Quando a conheci teria talvez
uns doze anos. Andava modestamente vestida. Era magra e de estatura meã. Tinha
o rosto moreno, cor de terra, faces sulcadas de rugas, e olhos castanhos,
encovados, tristes, baços.
Arrastava desbotadas chinelas
vermelhas, de corda, pelas ruas de Santa Marinha (Gaia), com saco de
serapilheira ao ombro, a recolher papel, que vendia ao farrapeiro, que havia na
rua de General Torres, perto da fábrica de louça da Torrinha.
Era caseira de minha mãe.
Pagava pela casa, que valia várias dezenas, se não centenas, apenas vinte
escudos!
Minha mãe gostava muito dela.
Certa vez disse-lhe a medo, não fosse melindra-la: que podia residir na casa de
graça.
Agradeceu, mas declarou
emocionada:
- Posso pagar o aluguer…Enquanto
tiver saúde, com a ajuda de Deus, hei-de sempre cumprir as minhas obrigações.
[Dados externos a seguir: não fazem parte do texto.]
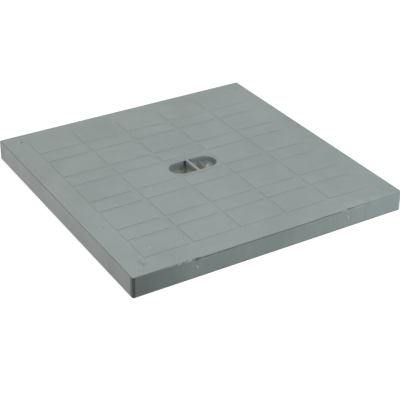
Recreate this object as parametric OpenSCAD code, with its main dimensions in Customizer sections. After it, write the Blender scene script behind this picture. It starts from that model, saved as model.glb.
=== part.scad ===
// Square inspection cover
//
// A one-piece moulded cover for a square inspection chamber. It has a flat top with a low tile
// pattern, a plain skirt with a slight draft, a finger recess crossed by a bar in the middle, and
// a grid of ribs underneath.
//
// All sizes are in millimetres. The origin lies in the middle of the cover on the surface it rests
// on, +Z points up and -Y is the side that carries the two pips in plain view.

/* [Overall size] */
// side of the square top, measured between the upright faces at the top
cover_w = 400; // [360:2:460]
// height from the surface it rests on to the flat of the top, without the tiles
cover_h = 28.5; // [27:0.5:40]
// radius of the four upright corners
corner_r = 2; // [2:0.5:6]
// how far each side stands out further at the bottom than at the top
side_draft = 0.3; // [0.2:0.1:1.5]
// radius of the rounded edge round the top
edge_r = 1.2; // [0.6:0.1:1.6]

/* [Walls] */
// thickness of the top plate
plate_t = 3; // [2.5:0.25:4]
// thickness of the skirt at the top
skirt_t = 3; // [2:0.25:4]

/* [Tile pattern] */
// height of the tiles above the flat of the top
tile_h = 0.4; // [0.2:0.1:1.2]
// width of the sunken lines between the tiles
tile_gap = 7; // [4:0.5:10]
// plain border left and right of the tiles
border_x = 32.3; // [28:0.5:38]
// plain border in front of the tiles and behind them
border_y = 31; // [28:0.5:38]
// number of tile columns
tile_cols = 5; // [3:2:7]
// number of wide rows, with one narrow row between each two of them
wide_rows = 5; // [3:2:7]
// depth of a narrow row as a share of a wide one
narrow_share = 0.5; // [0.35:0.05:0.8]
// depth of the first and last row as a share of a wide one
outer_share = 0.857; // [0.7:0.01:1]

/* [Finger recess] */
// length of the recess between its round ends, at the wall below the rounded lip
recess_l = 70.5; // [66:0.5:90]
// width of the recess
recess_w = 32.5; // [31:0.5:38]
// depth of the recess below the flat of the top
recess_d = 15; // [14:0.5:17]
// radius between the floor of the recess and its walls, and between the floor and the bar
floor_r = 12; // [8:0.5:12.5]
// how far each wall and each side of the bar leans in above the floor radius
recess_draft = 1; // [0.5:0.1:1.5]
// radius of the rounded lip round the recess
lip_r = 0.6; // [0.4:0.1:1.2]
// thickness of the wall and floor of the recess
recess_t = 2.5; // [2:0.25:3.5]
// width of the flat ring kept free of tiles round the recess
ring_w = 4; // [2:0.5:5]
// width of the bar across the recess at its top
bar_w = 4.5; // [3:0.5:6]

/* [Corner marks] */
// distance of each mark from the two edges beside it
mark_inset = 20; // [19:0.5:21]
// width of each round mark in the top
mark_d = 11; // [8:0.5:12]
// depth of each mark
mark_depth = 1; // [0.3:0.1:1.2]
// width of the hollow boss below each mark
boss_d = 15; // [14:0.5:16]
// bore of the hollow boss
boss_bore = 6; // [4:0.5:8]

/* [Pips] */
// distance between the two pips on the front and on the back
pip_pitch = 226; // [180:2:280]
// height of the middle of the pips above the surface the cover rests on
pip_z = 13.5; // [10:0.5:18]
// radius of the round ends of a pip
pip_r = 2; // [1.5:0.25:3]
// height of the straight part between the round ends
pip_l = 2.5; // [1:0.5:5]
// how far a pip stands out of the side
pip_out = 0.9; // [0.4:0.1:1.4]

/* [Ribs] */
// number of ribs that run from front to back
ribs_x = 11; // [7:2:13]
// number of ribs that run from left to right
ribs_y = 9; // [7:2:13]
// distance of the outermost ribs from the edges of the top
rib_inset = 27; // [26.5:0.25:27.5]
// thickness of a rib
rib_t = 2; // [1.5:0.25:3]
// height of the free edge of the ribs above the surface the cover rests on
rib_clear = 2; // [0.5:0.5:4]

/* [Hidden] */
// smoothness of everything round
$fn = 64;
// steps in each rounded edge
steps = 6;
// how far pieces reach into each other where they are joined, and cuts past the surface they open
bite = 1;
// half the side of the top
half_w = cover_w / 2;
// slope of the sides from upright, in degrees
slope = atan(side_draft / cover_h);
// distance of the centre of the edge rounding from the upright face
edge_c = edge_r * (1 - sin(slope)) / cos(slope);
// number of tile rows
tile_rows = 2 * wide_rows - 1;
// size of the tile field
field_w = cover_w - 2 * border_x;
field_d = cover_w - 2 * border_y;
// width of a tile and depth of a tile in a wide row
tile_w = (field_w - (tile_cols - 1) * tile_gap) / tile_cols;
wide_d = (field_d - (tile_rows - 1) * tile_gap)
    / (wide_rows - 2 + (wide_rows - 1) * narrow_share + 2 * outer_share);
// radius of the round ends of the recess and half the distance between their centres
recess_r = recess_w / 2;
recess_c = recess_l / 2 - recess_r;
// underside of the top plate
plate_z = cover_h - plate_t;
// span between the outermost ribs
rib_span = cover_w - 2 * rib_inset;

// depth of tile row i, counted from the front
function row_d(i) =
    i == 0 || i == tile_rows - 1 ? outer_share * wide_d
    : i % 2 == 0 ? wide_d
    : narrow_share * wide_d;

// front edge of tile row i
function row_y(i) = i == 0 ? -field_d / 2 : row_y(i - 1) + row_d(i - 1) + tile_gap;

// points on an arc about c from angle a to angle b
function arc(c, r, a, b) =
    [for (i = [0:steps]) let (t = a + (b - a) * i / steps) c + r * [cos(t), sin(t)]];

// side of the cover from the bottom edge to the flat of the top, at distance w from the middle
function side_line(w) =
    concat([[w + side_draft, 0]], arc([w - edge_c, cover_h - edge_r], edge_r, slope, 90));

// wall of the recess from its lip to its floor, as distance from the middle and height
function recess_line() =
    concat(
        [[recess_r + lip_r, cover_h + tile_h + bite]],
        arc([recess_r + lip_r, cover_h - lip_r], lip_r, 90, 180),
        arc(
            [recess_r - recess_draft - floor_r, cover_h - recess_d + floor_r],
            floor_r, 0, -90
        )
    );

// outside of the recess wall under the plate
function recess_back_line() =
    concat(
        [[recess_r + recess_t, plate_z + bite]],
        arc(
            [recess_r - recess_draft - floor_r, cover_h - recess_d + floor_r],
            floor_r + recess_t, 0, -90
        )
    );

// side of the bar from below the floor of the recess to its top
function bar_line() =
    let (foot = bar_w / 2 + recess_draft + floor_r)
    concat(
        [[foot, cover_h - recess_d - bite]],
        arc([foot, cover_h - recess_d + floor_r], floor_r, 270, 180),
        [[bar_w / 2, cover_h]]
    );

// a line of points turned over to the other side of the middle, in reverse order
function turned(p) = [for (i = [len(p) - 1:-1:0]) [-p[i][0], p[i][1]]];

// bar with the section between a line of points and its mirror image, running along x
module run(p, length) {
    rotate([90, 0, 90])
        translate([0, 0, -length / 2])
            linear_extrude(length)
                polygon(concat(p, turned(p)));
}

// part of a turned shape with the half section given by a line of points
module turn(p, from, sweep) {
    rotate([0, 0, from])
        rotate_extrude(angle = sweep)
            polygon(concat([[0, p[0][1]]], p, [[0, p[len(p) - 1][1]]]));
}

// solid block in the outer shape of the cover
module block() {
    straight = cover_w - 2 * corner_r;
    run(side_line(half_w), straight);
    rotate([0, 0, 90])
        run(side_line(half_w), straight);
    for (i = [0:3])
        rotate([0, 0, 90 * i])
            translate([straight / 2, straight / 2, 0])
                turn(side_line(corner_r), 0, 90);
}

// small upright pips with round ends on the front and back
module pips() {
    for (x = [-1, 1], y = [-1, 1])
        translate([
            x * pip_pitch / 2,
            y * (half_w + side_draft * (1 - pip_z / cover_h) - pip_r + pip_out),
            pip_z - pip_l / 2
        ]) {
            cylinder(r = pip_r, h = pip_l);
            for (z = [0, pip_l])
                translate([0, 0, z])
                    sphere(r = pip_r);
        }
}

// top plate and skirt
module shell() {
    inner = cover_w - 2 * skirt_t;
    difference() {
        union() {
            block();
            pips();
        }
        translate([-inner / 2, -inner / 2, -bite])
            cube([inner, inner, plate_z + bite]);
    }
}

// low tiles on the top, cleared for the ring round the recess
module tiles() {
    difference() {
        for (c = [0:tile_cols - 1], r = [0:tile_rows - 1])
            translate([-field_w / 2 + c * (tile_w + tile_gap), row_y(r), cover_h - bite])
                cube([tile_w, row_d(r), tile_h + bite]);
        translate([0, 0, cover_h - 2 * bite])
            linear_extrude(tile_h + 3 * bite)
                ring_outline();
    }
}

// outline of the flat ring round the recess
module ring_outline() {
    square([2 * recess_c, 2 * (recess_r + ring_w)], center = true);
    for (x = [-1, 1])
        translate([x * recess_c, 0])
            circle(r = recess_r + ring_w);
}

// long hollow with round ends, its wall given by a line of points
module trough(p) {
    run(p, 2 * recess_c);
    translate([recess_c, 0, 0])
        turn(p, -90, 180);
    translate([-recess_c, 0, 0])
        turn(p, 90, 180);
}

// bar across the recess that the fingers hold, its sides rounded out to the floor
module bar() {
    rotate([0, 0, 90])
        run(bar_line(), 2 * (recess_r + lip_r + bite));
}

// ribs under the top plate
module ribs() {
    long = cover_w - 2 * skirt_t + 2 * bite;
    tall = plate_z - rib_clear + bite;
    for (i = [0:ribs_x - 1])
        translate([-rib_span / 2 + i * rib_span / (ribs_x - 1) - rib_t / 2, -long / 2, rib_clear])
            cube([rib_t, long, tall]);
    for (i = [0:ribs_y - 1])
        translate([-long / 2, -rib_span / 2 + i * rib_span / (ribs_y - 1) - rib_t / 2, rib_clear])
            cube([long, rib_t, tall]);
}

// places a shape below or in each corner mark
module at_marks() {
    for (x = [-1, 1], y = [-1, 1])
        translate([x * (half_w - mark_inset), y * (half_w - mark_inset), 0])
            children();
}

// the whole cover
module cover() {
    color([0.56, 0.61, 0.60])
        difference() {
            union() {
                shell();
                tiles();
                ribs();
                trough(recess_back_line());
                at_marks()
                    translate([0, 0, rib_clear])
                        cylinder(d = boss_d, h = plate_z - rib_clear + bite);
            }
            difference() {
                trough(recess_line());
                bar();
            }
            at_marks()
                translate([0, 0, cover_h - mark_depth])
                    cylinder(
                        d1 = mark_d - 2 * mark_depth, d2 = mark_d + 2 * bite, h = mark_depth + bite
                    );
            at_marks()
                translate([0, 0, -bite])
                    cylinder(d = boss_bore, h = plate_z + bite);
        }
}

cover();
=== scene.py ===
import math
from functools import partial

import bmesh
import bpy
import numpy as np
from bpy.props import FloatProperty, FloatVectorProperty, IntProperty, PointerProperty
from bpy.types import Operator, Panel, PropertyGroup
from mathutils import Matrix, Vector, noise


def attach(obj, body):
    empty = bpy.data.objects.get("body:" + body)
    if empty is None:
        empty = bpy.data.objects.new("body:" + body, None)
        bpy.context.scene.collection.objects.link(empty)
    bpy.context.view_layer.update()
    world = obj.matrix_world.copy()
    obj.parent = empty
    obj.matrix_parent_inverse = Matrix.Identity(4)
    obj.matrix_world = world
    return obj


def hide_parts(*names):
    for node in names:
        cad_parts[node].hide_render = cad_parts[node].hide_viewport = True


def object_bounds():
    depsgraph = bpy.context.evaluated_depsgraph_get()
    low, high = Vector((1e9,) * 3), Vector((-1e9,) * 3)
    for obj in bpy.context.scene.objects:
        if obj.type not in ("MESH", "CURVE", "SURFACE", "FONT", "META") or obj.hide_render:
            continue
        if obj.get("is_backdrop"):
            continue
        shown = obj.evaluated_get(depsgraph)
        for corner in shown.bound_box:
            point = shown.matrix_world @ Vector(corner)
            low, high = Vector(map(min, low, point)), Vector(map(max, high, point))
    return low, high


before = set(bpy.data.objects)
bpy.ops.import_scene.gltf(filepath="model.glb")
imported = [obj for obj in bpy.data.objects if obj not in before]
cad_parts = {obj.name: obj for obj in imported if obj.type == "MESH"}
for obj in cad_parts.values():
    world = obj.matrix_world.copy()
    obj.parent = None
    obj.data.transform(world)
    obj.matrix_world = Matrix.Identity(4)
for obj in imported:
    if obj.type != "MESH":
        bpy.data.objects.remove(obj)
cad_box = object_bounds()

bl_info = {
    "name": "Square inspection cover",
    "version": (1, 0, 0),
    "blender": (4, 5, 0),
    "location": "View3D > Sidebar > Cover",
    "description": "A moulded cover with a tile tread, a barred finger recess and a ribbed underside",
    "category": "Add Mesh",
}

MM = 0.001
NODE = "cover"
BODY = "root"


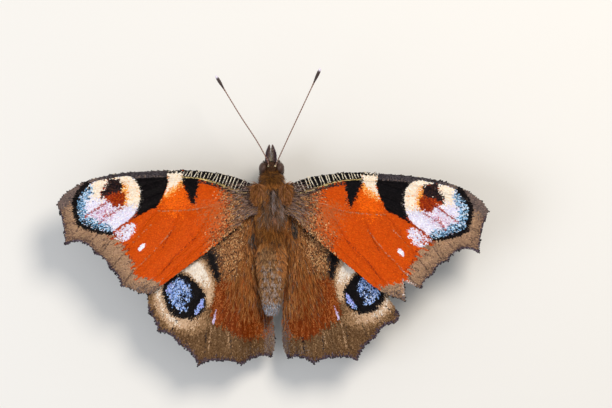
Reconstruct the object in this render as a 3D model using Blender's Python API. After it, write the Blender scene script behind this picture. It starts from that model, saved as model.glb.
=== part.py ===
"""Peacock butterfly, life size, standing on four legs with its wings spread flat.

The script works in metres. While it is modelled, the body's middle is at x = 0, the middle of the
thorax at y = 0 and the floor at z = 0; the head points to -Y and the animal's left side to +X.
One empty carries everything, and moves it at the end so that the middle of the bounding box's
base is the origin.
"""

import math

import bmesh
import bpy
from mathutils import Matrix, Vector, geometry

MM = 0.001

# Driving sizes of the animal
FOREWING_SPAN = 28.8 * MM  # from the body's middle to the forewing's tip
THORAX_LENGTH = 8.4 * MM
THORAX_WIDTH = 4.4 * MM
THORAX_DEPTH = 5.2 * MM
THORAX_HEIGHT = 6.2 * MM  # of its middle above the floor
ABDOMEN_LENGTH = 10.2 * MM
ABDOMEN_WIDTH = 3.7 * MM
HEAD_WIDTH = 2.3 * MM
EYE_SPREAD = 1.12 * MM  # from the body's middle to the middle of an eye
ANTENNA_THICKNESS = 0.5 * MM

# Clearances and thicknesses
JOINT_GAP = 0.27 * MM  # between nodes that meet
WING_THICKNESS = 0.5 * MM
VEIN_RISE = 0.14 * MM  # of a vein's crest above the membrane, on both faces
VEIN_HALF_WIDTH = 0.27 * MM
WING_STACK = 1.12 * MM  # from the forewing's middle surface down to the hindwing's
FLOOR = 0.0

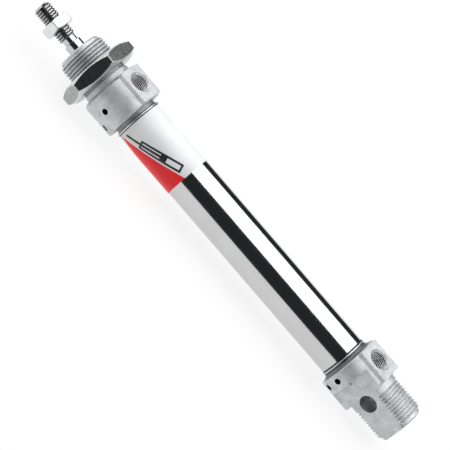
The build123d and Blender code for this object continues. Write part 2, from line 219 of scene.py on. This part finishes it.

Todos os meses, logo no início,
lá vinha a senhora Maria, com a nota verde de vinte escudos, para “ cumprir a
sua obrigação”
Um dia minha mãe caiu
gravemente doente. Após meses de calvário, que a levou à cegueira e a dores
lancinantes, viria a falecer numa manhã fria, mas solarenga, de Novembro.
O quarto encheu-se de coroas e
palmas, de vistosas e caras flores. Cada uma trazia cartão com duas palavras
escritas à mão: “Sentidos Pesamos”
Quando meu pai, de olhos
humedecidos, ainda bastante pesaroso, foi recolher os cartões, que estavam
sobre a salva de prata, encontrou, entre eles, um, que apenas dizia: “Da
Senhora Maria”.
As lágrimas escorreram-lhe dos
olhos. A pobre mulher, que nessa ocasião era velhinha, e ainda mais pobre do
que sempre fora, do pouco que tinha - quiçá do que amealhara para adquirir
medicamentos, - não se esqueceu de ofertar palma, simples, mas bem
demonstrativa da sua gratidão.
Sentimento - tão apreciado, -
mas que anda tão esquecido, nesta sociedade consumista e egoísta, em que
vivemos.
A senhora Maria, como a pobre
viúva do templo, deu mais que muitos empresários e importantes doutores, que
estiveram presentes no cortejo fúnebre.
É que estes deram o que lhes
sobejava, ela o que lhe fazia falta para a sua sobrevivência.